Si la patte de Mouret demeure reconnaissable, il y manque le liant, la durée, l'insinuation et la profondeur nécessaires à l'attachement.
Le Monde
Six couples, donc, en tout cas 6 femmes et 6 hommes, et six façons d'aborder l'amour et l'adultère, jamais commis. La voix de Philippe Torreton, pour donner un peu de cohérence à un ensemble totalement déconstruit, duquel on a du mal à voir le scénario. Après le meilleur moment du film (Stanislas Mehrar, compositeur, entend la petite musique de l'amour en pleine nature), après "Julie Depardieu fait un rêve étrange et prémonitoire", on a donc très rapidement l'image du couple Pascale Arbillot-Michaël Cohen, qui fait purement de la figuration. Ensuite, on s'intéresse au "vieux" couple Ariane Ascaride-Philippe Magnan, surement le plus intéressant du film, mais le plus survolé aussi (c'est dommage, vraiment, parce qu'il y avait quelque chose à creuser). Après, on a la première confrontation Frédérique Bel-François Cluzet (dont on a l'histoire complète dans la bande-annonce), qui vont en fait faire durant tout le film cinq ou six saynètes, toujours pareilles. Puis arrive le tic d'Emmanuel Mouret, un film dans le film, ou son actrice fétiche (l'insupportable Judith Godrèche) va orchestrer un jeu d'amour sans hasard entre Julie Depardieu (qui fait la même taille, les mêmes mensurations qu'elle) et Laurent Stocker (son meilleur ami, qui la désire, alors qu'elle ne peut pas tromper son mari, Louis-Do de Lencquesaing). Dans un hôtel, dans le noir, la Godrèche organise entre ces deux-là des petites sauteries, sachant que Stocker pense qu'il fait l'amour à sa meilleure amie. Et, comme une parenthèse, le dernier couple, Elodie Navarre-Gaspard Ulliel, sans faire de vagues, vient conter sa petite histoire. Le film ne manquera pas de se terminer sur le trio Godrèche-Depardieu-Stocker, le plus inintéressant, et le plus long du film.

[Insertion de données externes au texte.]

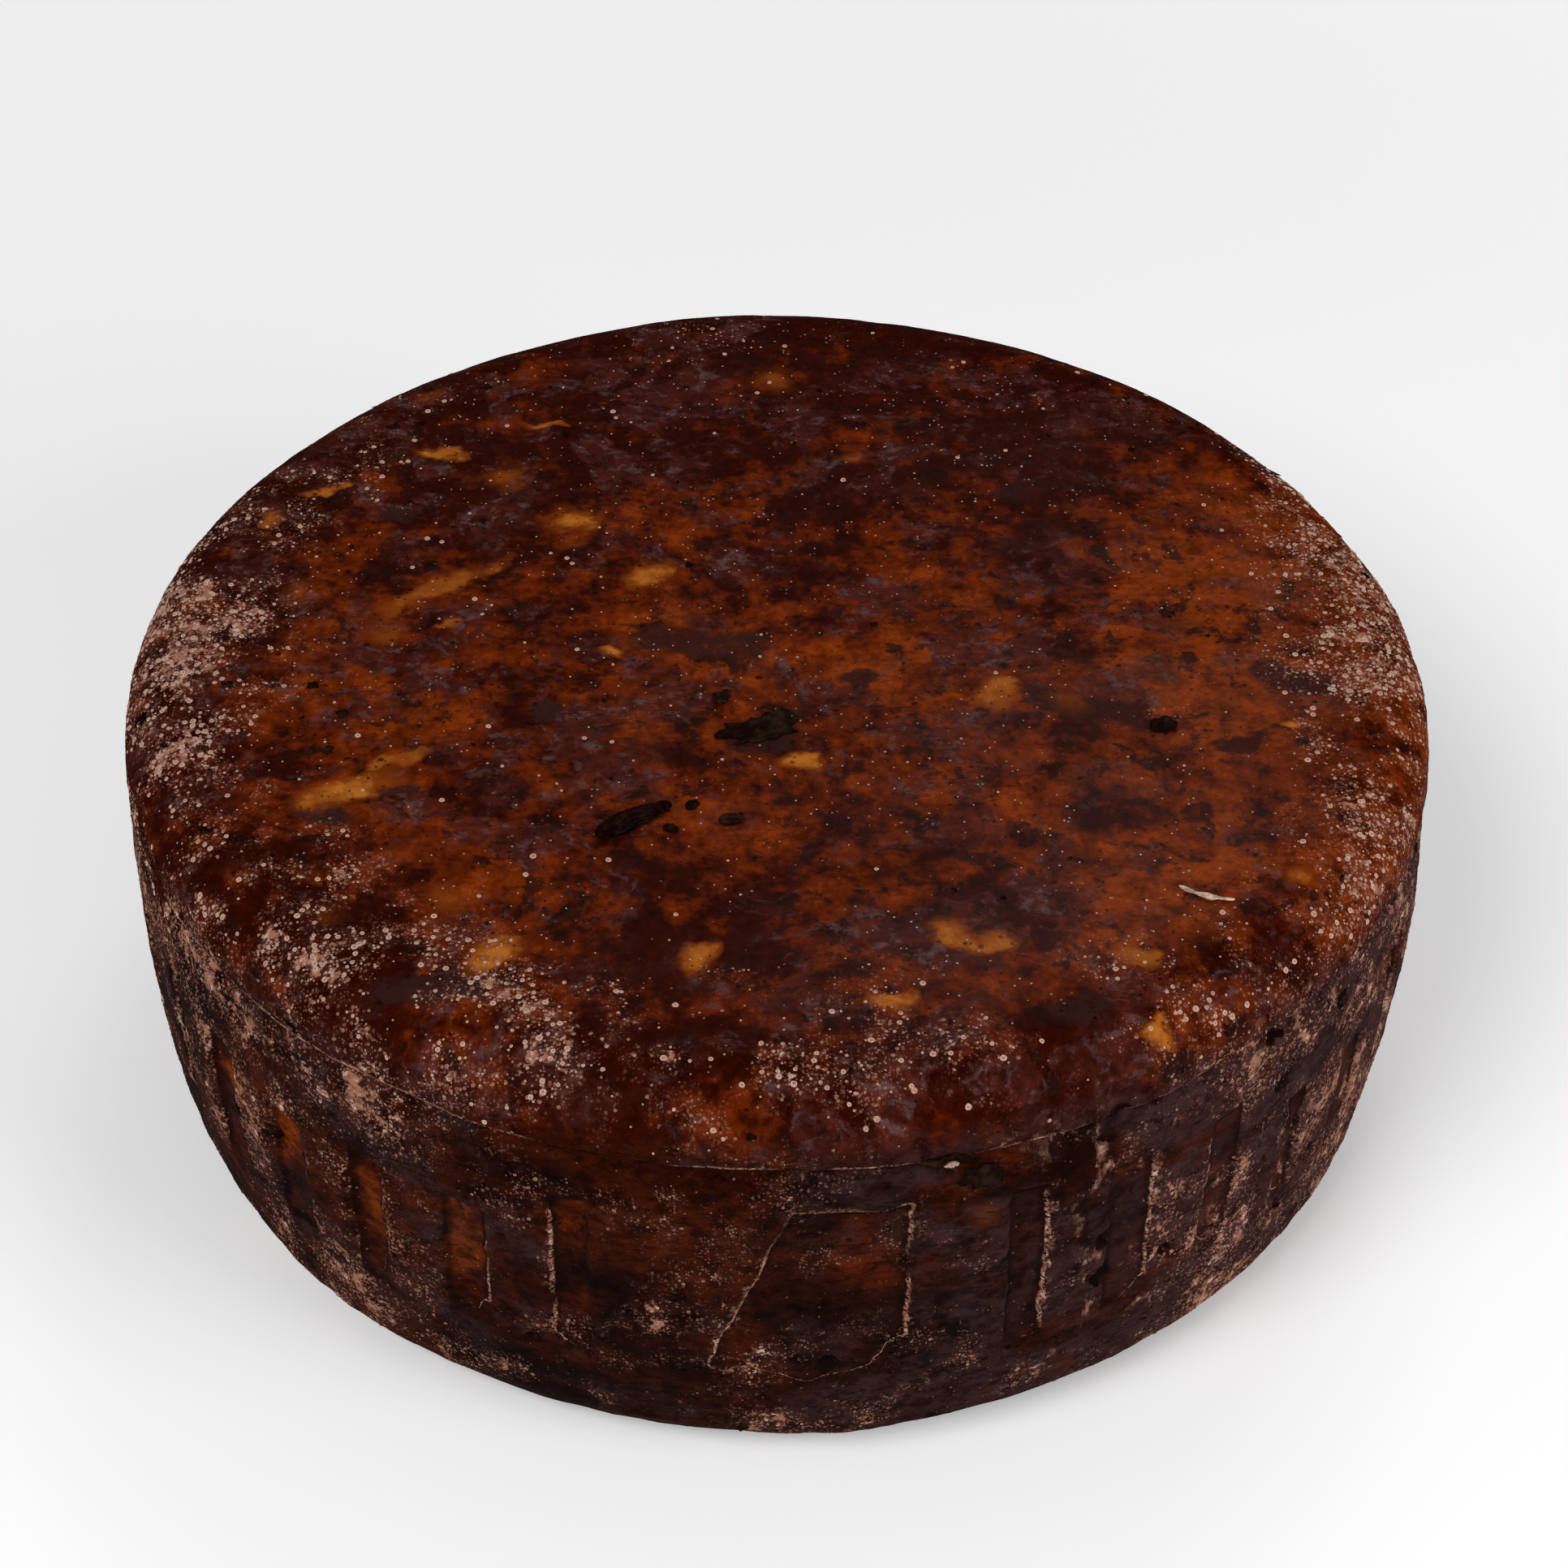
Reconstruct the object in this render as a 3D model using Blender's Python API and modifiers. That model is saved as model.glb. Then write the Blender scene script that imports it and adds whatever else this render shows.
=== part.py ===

Dans ces beaux appartements, on s'ennuie un peu, comme dans la vie. Finalement, cette comédie lente et courte est réaliste !
Elle
Emmanuel Mouret semble prendre plaisir à convoquer ici tous ses défauts. Un rythme qui patine, à cause surement de l'inintérêt constant du propos. Un survol automatique des seuls couples qui auraient pu valoir le coup d'oeil. Une direction d'acteur totalement bancale: alors que Ulliel, Navarre, Ascaride et Magnan sont dans l'effacement et la sensibilité, Cluzet semble être revenu dix ans en arrière (au temps des piètres comédies), Bel est toujours aussi insupportable d'exagération, Depardieu et Stocker cabotinent à l'unisson, et la meilleure, Judith Godrèche, atteint un summum dans sa non-crédibilité. Emmanuel Mouret expliquait dans une interview qu'il aimait bien ses comédies romantiques parce qu'il y avait un suspense. Cela nous rassure au moins sur un point: les cinéastes, quand il s'agit de parler de leurs propres films, n'ont aucune objectivité. Parce que son film est cousu de fil blanc, les séquences se suivent, se ressemblent et ne servent qu'à effilocher le semblant de contenu du film. On aurait aimé moins de sagesse, moins de poncifs, de vraies ruptures de style entre chaque couple (tous filmés de la même manière, sans aspérités, et sans sens, non plus). Ces bobos parisiens et leurs amourettes pleines de questions existentielles, on n'en a cure, ils ne nous touchent pas, ne nous font pas rire, et nous ennuient profondément. L'art d'aimer, à proprement parler, est bien mieux évoqué par des cinéastes qui ne s'en font pas les parangons. Il y a là une prétention gênante, qui dépasse totalement le spectateur, tant le propos est vide et indigent.
37% de réussite.
Le point FA2
Et un piètre film de plus, après Contagion, de Soderbergh. Depuis le 9 novembre, des changements pour le Festival, une polémique sur Christoblog à propos de 50/50, on a même pu parler de mai 68, d'annulation du festival, bref c'était assez burlesque, vu le peu de prétention du festival. Du coup, la petite et plutôt sympathique comédie américaine a tout bonnement été supprimée de la programmation.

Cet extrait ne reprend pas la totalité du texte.